My mother isn’t the sort of person who gets all hysterical over a decision she felt I had a right to make, at the age of fourteen. Instead, she and my grandmother adapted to my, and my sister’s, decision to go vegetarian. (My grandfather’s cooking talents went as far as cooking potatoes and what we in Europe call ‘porridge’, what Americans, as far as I know call ‘oatmeal’ and ‘semolina’. My dad could heat up the content of tin cans, that was it. So it was mom and my grandmother, and later on, my sister and myself who did the cooking in our family).
My grandmother once asked me when I would ‘start eating ordinary food’. I said ‘never’ and she never asked again, just started cooking fish dishes for us. A few years later, but unfortunately, by then, my grandmother wasn’t with us anymore, my sister and I stopped eating fish as well. That’s called being a ‘pescatarian’ nowadays, and maybe back then too, but if so we didn’t know it. What we did know was that after that switch, we were ‘ovo-lacto vegetarians’. That’s about where my mother stands today. She’s sometimes pescatarian (for Christmas, because of the dried fish) but otherwise mainly ovo lacto, almost vegan.
On top of everything, my sister and I are lactose intolerant.

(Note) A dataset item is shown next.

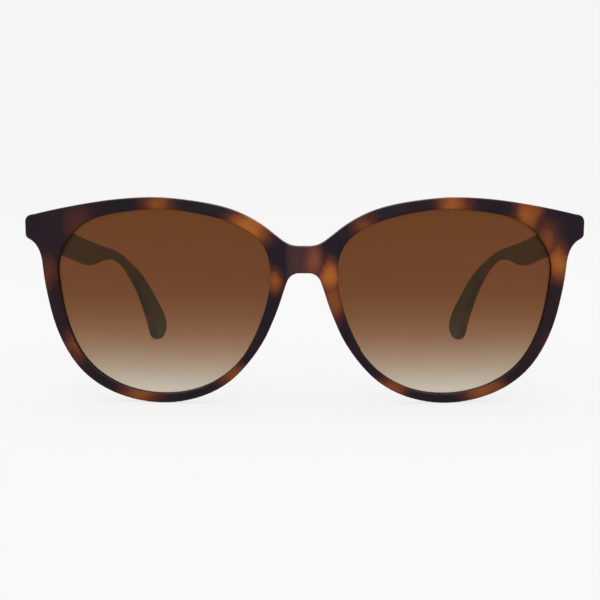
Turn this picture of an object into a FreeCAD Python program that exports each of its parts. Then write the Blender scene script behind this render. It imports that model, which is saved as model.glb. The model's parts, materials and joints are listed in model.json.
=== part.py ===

We had heard about rennet, so we had given up cheese early on, but dairy – After we stopped eating that, we felt so much better.
So eventually, we ended up being vegan, after about eight to ten years. I know exactly when I last had meat. It was on my father’s birthday, the year I was going to be seventeen.
I have never regretted it. I’m completely happy with my decision and also very grateful for the direct and indirekt support I’ve had from my family. Even family members and relatives I’ve never met.
I realize that I haven’t really mentioned animals in this post, but that’s the basis of my decision – the fact that I love animals and I’ve always, even from a very early age, felt that I have to stand by the most helpless in society, that is animals.